» Exercise
Repeat exactly the lines running from the line that contains "LOWER_TIE_DROP, LOWER_INNER_TIE_TURN, webbing)" to the line that contains "in imported if"; include both ends and add nothing.

» Dataset excerpt
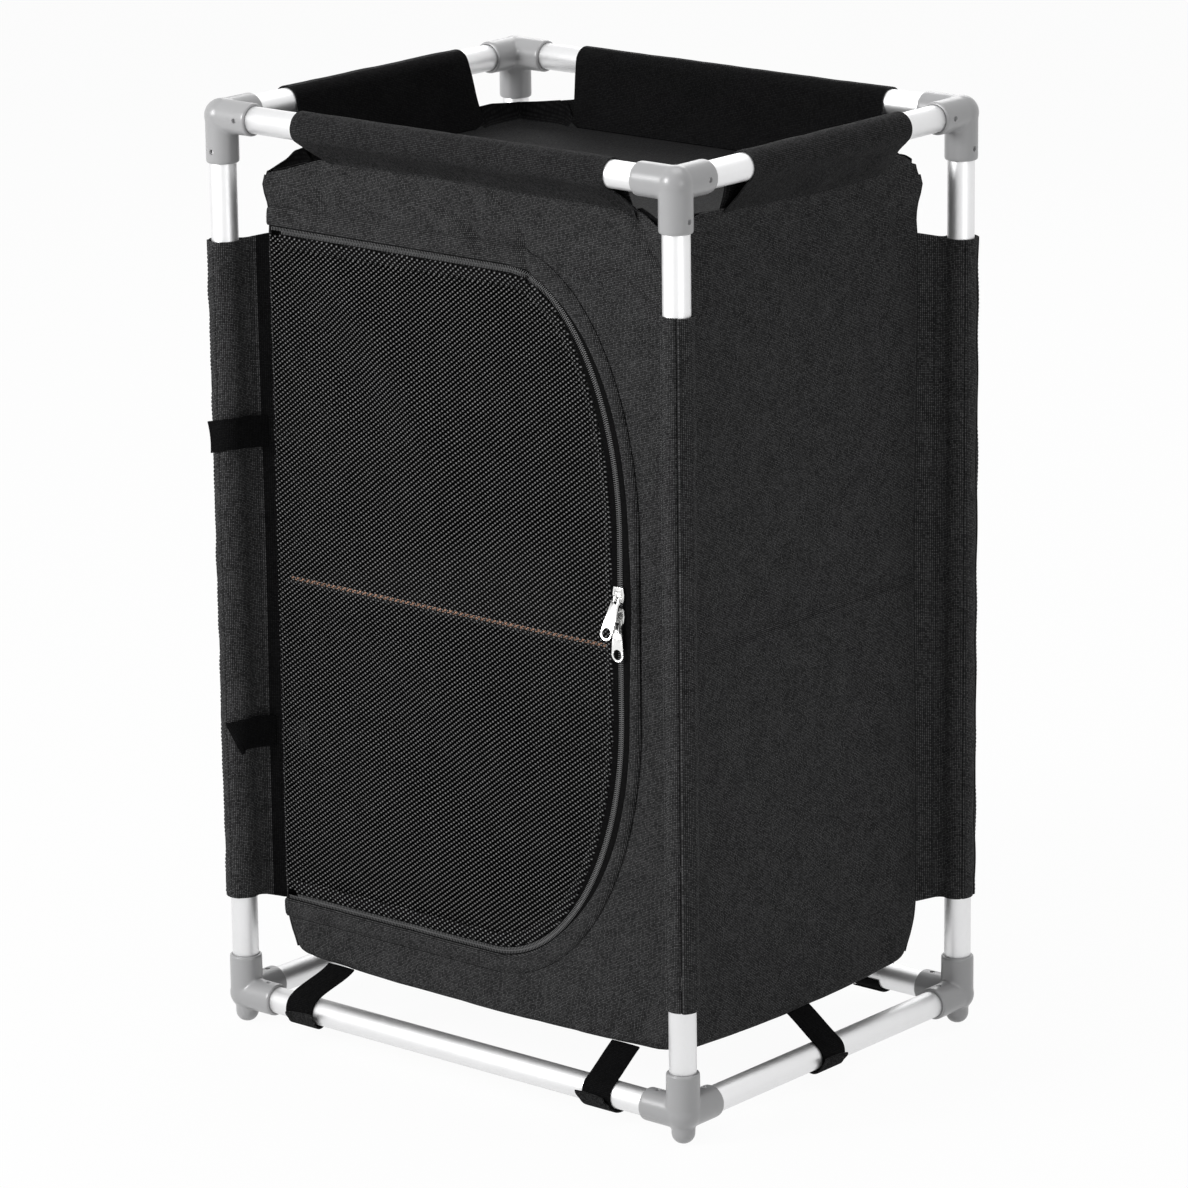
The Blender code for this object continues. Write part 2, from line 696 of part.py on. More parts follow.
def pull(name, height, lean, lift, metal):
    """Adds a pull that hangs from its bail: a long drop with a window and an eye.

    The bar above the window runs under the bail, and the origin is in it. A
    lean turns the pull in the front plane, and a lift swings it off the front.
    """
    half_head = PULL_HEAD_WIDTH / 2
    tip_radius = PULL_TIP_WIDTH / 2
    top = PULL_BAR / 2
    tip_centre = tip_radius + top - PULL_LENGTH
    loop = [(half_head, top), (-half_head, top)]
    for step in range(SMALL_ROUND_STEPS + 1):
        turn = math.pi * (1 + step / SMALL_ROUND_STEPS)
        loop.append((tip_radius * math.cos(turn), tip_centre + tip_radius * math.sin(turn)))
    half_window = PULL_WINDOW_WIDTH / 2
    window_end = -top - PULL_WINDOW_LENGTH
    window = [(-half_window, -top), (half_window, -top), (half_window, window_end),
              (-half_window, window_end)]
    eye = circle(PULL_EYE_DIAMETER / 2, SMALL_ROUND_STEPS, (0.0, tip_centre))
    item = outline(name, [loop, window, eye], PULL_THICKNESS, metal)
    across = Vector((math.cos(lean), 0.0, -math.sin(lean)))
    hanging = Vector((math.sin(lean), 0.0, math.cos(lean)))
    upwards = hanging * math.cos(lift) - across.cross(hanging) * math.sin(lift)
    return set_axes(item, (ZIP_RIGHT, PULL_AXIS_Y, height - PULL_AXIS_DROP), across, upwards)


def resting_lift():
    """Gives the angle at which the upper pull lies on the lower slider's bail."""
    out = PULL_AXIS_Y - BAIL_FRONT + PULL_REST_GAP + PULL_THICKNESS / 2
    down = SLIDER_SPACING - PULL_AXIS_DROP - BAIL_LENGTH / 2
    return math.atan2(out, down)


def make_sliders(hinge, metal):
    """Adds both sliders with their pulls, which ride on the door."""
    places = (("upper", UPPER_SLIDER_HEIGHT, PULL_LEAN, resting_lift()),
              ("lower", LOWER_SLIDER_HEIGHT, 0.0, 0.0))
    for level, height, lean, lift in places:
        carrier = attach(slider(f"zip_slider_{level}", height, metal), hinge)
        attach(pull(f"zip_pull_{level}", height, lean, lift, metal), carrier)


def strap(name, inward, along, webbing):
    """Adds a strap from the cover's lower edge round a lower rail."""
    across = HALF_DEPTH if inward.x == 0 else HALF_WIDTH
    radius = TUBE_RADIUS + GAP + STRAP_THICKNESS / 2
    anchor = (COVER_INSET + STRAP_THICKNESS / 2,
              COVER_BOTTOM - GAP - STRAP_THICKNESS / 2 - LOWER_RAIL_HEIGHT)
    band = wrapped_band(anchor, radius, STRAP_THICKNESS, STRAP_WRAP, 1)
    item = outline(name, [band], STRAP_WIDTH, webbing)
    axis = -inward * across + UP * LOWER_RAIL_HEIGHT
    point = axis + inward * anchor[0] + UP * anchor[1] + inward.cross(UP) * along
    return set_axes(item, point, inward, UP)


def make_straps(webbing):
    """Adds the six straps that tie the cover down."""
    offset = HALF_WIDTH - STRAP_SETBACK
    for side in ("front", "back"):
        for end, sign in (("left", -1), ("right", 1)):
            along = sign * offset * (1 if side == "front" else -1)
            strap(f"strap_{side}_{end}", SIDES[side], along, webbing)
    for side in ("left", "right"):
        strap(f"strap_{side}", SIDES[side], 0.0, webbing)


def tie(name, drop, webbing):
    """Adds a door tie: sewn on at the cover's corner, it lies round a post sleeve."""
    radius = SLEEVE_OUTER + GAP + TIE_THICKNESS / 2
    reach = math.hypot(COVER_INSET, COVER_INSET) - 2 * TIE_THICKNESS
    anchor = (reach, -FABRIC / 2 - GAP - TIE_THICKNESS / 2)
    band = wrapped_band(anchor, radius, TIE_THICKNESS, TIE_WRAP, -1)
    item = outline(name, [band], TIE_HEIGHT, webbing)
    tail = Vector((1, 1, 0)).normalized()
    across = UP.cross(tail)
    post = Vector((-HALF_WIDTH, -HALF_DEPTH, COVER_TOP - drop))
    return set_axes(item, post + tail * anchor[0] + across * anchor[1], tail, across)


def inner_tie(name, drop, turn, webbing):
    """Adds a tie's other half, which hangs behind the door and turns inwards."""
    half_height = TIE_HEIGHT / 2
    low = (0.0, 0.0, -half_height)
    high = (INNER_TIE_LENGTH, TIE_THICKNESS, half_height)
    item = box(name, low, high, webbing)
    item.data.transform(Matrix.Translation(item.location))
    item.location = (-INNER_X + TIE_THICKNESS + GAP, -INNER_Y + GAP, COVER_TOP - drop)
    item.rotation_euler = (0.0, 0.0, turn)
    return item


def make_ties(webbing):
    """Adds both halves of the two door ties."""
    tie("door_tie_upper", UPPER_TIE_DROP, webbing)
    tie("door_tie_lower", LOWER_TIE_DROP, webbing)
    inner_tie("inner_tie_upper", UPPER_TIE_DROP, UPPER_INNER_TIE_TURN, webbing)
    inner_tie("inner_tie_lower", LOWER_TIE_DROP, LOWER_INNER_TIE_TURN, webbing)


def main():
    """Builds the cupboard."""
    empty_file()
    metal = finish("aluminium", (0.72, 0.72, 0.73), 0.30, 1.0)
    plastic = finish("grey_plastic", (0.30, 0.30, 0.31), 0.45)
    fabric = finish("charcoal_fabric", (0.030, 0.030, 0.032), 0.85)
    mesh_fabric = finish("black_mesh", (0.015, 0.015, 0.016), 0.80)
    webbing = finish("black_webbing", (0.010, 0.010, 0.011), 0.90)
    coil = finish("black_zip", (0.020, 0.020, 0.021), 0.55)
    zinc = finish("nickel", (0.80, 0.80, 0.80), 0.22, 1.0)
    wood = finish("fibreboard", (0.30, 0.15, 0.09), 0.70)
    make_frame(metal)
    make_corners(plastic)
    make_cover(fabric)
    make_front_panel(fabric)
    make_boards(wood)
    make_sleeves(fabric)
    hinge = make_door(mesh_fabric, coil)
    make_sliders(hinge, zinc)
    make_straps(webbing)
    make_ties(webbing)


main()
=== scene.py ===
"""Camping cupboard: its looks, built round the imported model.

Tubes, moulded corners, the fabric cover with its tray, skirts and sleeves, the
mesh door with its zip, the straps and the ties each come from a class of their
own. Everything is in metres, +Z up, with the front towards -Y.
"""

import logging
import math
from dataclasses import dataclass, field
from enum import Enum
from typing import Callable, Sequence

import bmesh
import bpy
import numpy as np
from mathutils import Matrix, Vector


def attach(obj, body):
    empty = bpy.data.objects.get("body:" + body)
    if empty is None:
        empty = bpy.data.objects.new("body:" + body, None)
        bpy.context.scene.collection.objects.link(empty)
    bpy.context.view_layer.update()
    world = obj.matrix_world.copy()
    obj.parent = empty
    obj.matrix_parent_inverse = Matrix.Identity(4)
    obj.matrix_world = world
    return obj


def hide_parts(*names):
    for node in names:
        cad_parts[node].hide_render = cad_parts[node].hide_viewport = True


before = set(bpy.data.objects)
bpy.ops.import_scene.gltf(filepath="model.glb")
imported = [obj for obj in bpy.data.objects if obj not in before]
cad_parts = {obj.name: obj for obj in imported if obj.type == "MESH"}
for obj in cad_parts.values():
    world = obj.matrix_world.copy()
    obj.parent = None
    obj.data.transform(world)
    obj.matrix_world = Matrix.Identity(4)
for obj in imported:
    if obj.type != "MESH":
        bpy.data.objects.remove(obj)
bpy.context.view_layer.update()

LOG = logging.getLogger("camping_cupboard")
IMAGE_SIZE = 1188

# Shared with the CAD: the frame
HALF_WIDTH = 0.234
HALF_DEPTH = 0.180
LOWER = 0.025
UPPER = 0.765
TUBE_RADIUS = 0.011
SOCKET_RADIUS = 0.0135
BORE_RADIUS = 0.0113
SOCKET_FLOOR = 0.0131

# Shared with the CAD: the cover, the boards and the door
COVER_X = 0.210
COVER_Y = 0.156
COVER_TOP = 0.7145
COVER_BOTTOM = 0.060
FABRIC = 0.0013
BOARD = 0.003
BOARD_TOPS = {"floor_board": 0.0646, "shelf_board": 0.3830, "top_board": 0.7129}
SLING_TOP = 0.3797
POCKET_TOP = 0.7096
INNER_X = 0.2084
INNER_Y = 0.1544
HINGE_X = -0.2085
ZIP_TOP = 0.672
ZIP_BOTTOM = 0.110
ZIP_RIGHT = 0.157
ZIP_START = -0.205
FABRIC_EDGE = 0.0045
TAPE_BACK = -0.1563
TAPE_THICKNESS = 0.0008
TAPE_WIDTH = 0.0125
TAPE_FRONT = TAPE_BACK - TAPE_THICKNESS
CHAIN_FRONT = -0.158

# Sheets: the angle past which an edge is sharp, and the least share of its
# rectangle that a sheet's area is given as
CLOTH_ANGLE = 60.0

Points = np.ndarray
Test = Callable[[Vector, Vector], bool]
FaceTest = Callable[[bpy.types.MeshPolygon], bool]


# ---------------------------------------------------------------- finishes


class Slot(Enum):
    """The record's material slots."""

    ALUMINIUM = "aluminium"
    PLASTIC = "grey_plastic"
    FABRIC = "charcoal_fabric"
    MESH = "black_mesh"
    WEBBING = "black_webbing"
    ZIP = "black_zip"
    NICKEL = "nickel"
    BOARD = "fibreboard"


def wire(tree: bpy.types.NodeTree, kind: str, settings: dict | None = None,
         inputs: dict | None = None) -> bpy.types.Node:
    """Adds a node, sets it and joins its inputs.

    Args:
        tree: The tree that gets the node.
        kind: The node's type.
        settings: The node's own properties.
        inputs: A constant or another node's socket for each input, by name or
            number.

    Returns:
        The node.
    """
    node = tree.nodes.new(kind)
    for name, value in (settings or {}).items():
        setattr(node, name, value)
    for name, value in (inputs or {}).items():
        if isinstance(value, bpy.types.NodeSocket):
            tree.links.new(value, node.inputs[name])
        else:
            node.inputs[name].default_value = value
    return node


def sum_up(tree: bpy.types.NodeTree, operation: str, *values: object) -> bpy.types.NodeSocket:
    """Adds one Math node and gives its result.

    Args:
        tree: The tree that gets the node.
        operation: The Math node's operation.
        values: Numbers or sockets, in the order of its inputs.

    Returns:
        The result's socket.
    """
    node = wire(tree, "ShaderNodeMath", {"operation": operation}, dict(enumerate(values)))
    return node.outputs[0]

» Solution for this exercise
    inner_tie("inner_tie_lower", LOWER_TIE_DROP, LOWER_INNER_TIE_TURN, webbing)


def main():
    """Builds the cupboard."""
    empty_file()
    metal = finish("aluminium", (0.72, 0.72, 0.73), 0.30, 1.0)
    plastic = finish("grey_plastic", (0.30, 0.30, 0.31), 0.45)
    fabric = finish("charcoal_fabric", (0.030, 0.030, 0.032), 0.85)
    mesh_fabric = finish("black_mesh", (0.015, 0.015, 0.016), 0.80)
    webbing = finish("black_webbing", (0.010, 0.010, 0.011), 0.90)
    coil = finish("black_zip", (0.020, 0.020, 0.021), 0.55)
    zinc = finish("nickel", (0.80, 0.80, 0.80), 0.22, 1.0)
    wood = finish("fibreboard", (0.30, 0.15, 0.09), 0.70)
    make_frame(metal)
    make_corners(plastic)
    make_cover(fabric)
    make_front_panel(fabric)
    make_boards(wood)
    make_sleeves(fabric)
    hinge = make_door(mesh_fabric, coil)
    make_sliders(hinge, zinc)
    make_straps(webbing)
    make_ties(webbing)


main()
=== scene.py ===
"""Camping cupboard: its looks, built round the imported model.

Tubes, moulded corners, the fabric cover with its tray, skirts and sleeves, the
mesh door with its zip, the straps and the ties each come from a class of their
own. Everything is in metres, +Z up, with the front towards -Y.
"""

import logging
import math
from dataclasses import dataclass, field
from enum import Enum
from typing import Callable, Sequence

import bmesh
import bpy
import numpy as np
from mathutils import Matrix, Vector


def attach(obj, body):
    empty = bpy.data.objects.get("body:" + body)
    if empty is None:
        empty = bpy.data.objects.new("body:" + body, None)
        bpy.context.scene.collection.objects.link(empty)
    bpy.context.view_layer.update()
    world = obj.matrix_world.copy()
    obj.parent = empty
    obj.matrix_parent_inverse = Matrix.Identity(4)
    obj.matrix_world = world
    return obj


def hide_parts(*names):
    for node in names:
        cad_parts[node].hide_render = cad_parts[node].hide_viewport = True


before = set(bpy.data.objects)
bpy.ops.import_scene.gltf(filepath="model.glb")
imported = [obj for obj in bpy.data.objects if obj not in before]
cad_parts = {obj.name: obj for obj in imported if obj.type == "MESH"}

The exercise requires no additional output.